工具のライフサイクルが短い 工具のライフサイクルが短く、切れ味が悪くなると、品質を担保するために、交換を行う手間とコストがかかります。

転造によるローレット加工の特徴

転造によるローレット加工の特徴は以下の通りです。

メリット
素材の形状によっては加工が制限されることが少ない 工具のローラーが傾いていないため、素材の形状によって干渉されず、加工できる部分が制限されることが少ないです。

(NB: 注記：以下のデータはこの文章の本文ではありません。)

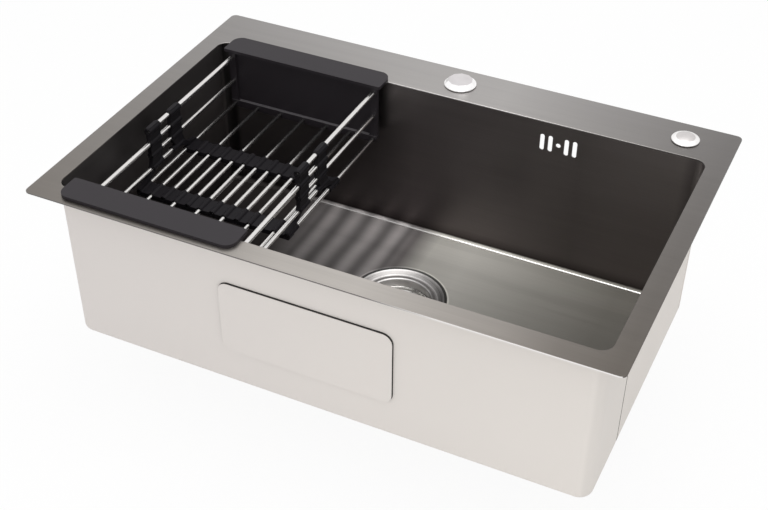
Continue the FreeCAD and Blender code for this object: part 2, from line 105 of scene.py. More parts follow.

例えば、フランジとも干渉しないので、フランジの部分ギリギリまで加工できます。
削りかすが出ない 切削とは異なり、削りかすが出ません。
加工道具が少なくて済みコストも安価 切削と比べてコストパフォーマンスに優れます。
短時間で加工可能 切削と比べて短時間で加工可能です。
デメリット
寸法精度が出しにくい 塑性変形するためへこむ部分ともとの素材より盛り上がる部分ができます。
硬い素材の加工には不向き 硬い素材を塑性変形させることは難しいです。
旋盤や素材に大きな負荷がかかる 素材に垂直に強い圧力を加えて押し当てるため、旋盤や素材への負荷が増し、精度にも影響を及ぼすことがあります。これにより、NC旋盤での加工には向きません。また、強度が弱い長細い素材の加工にも向きません。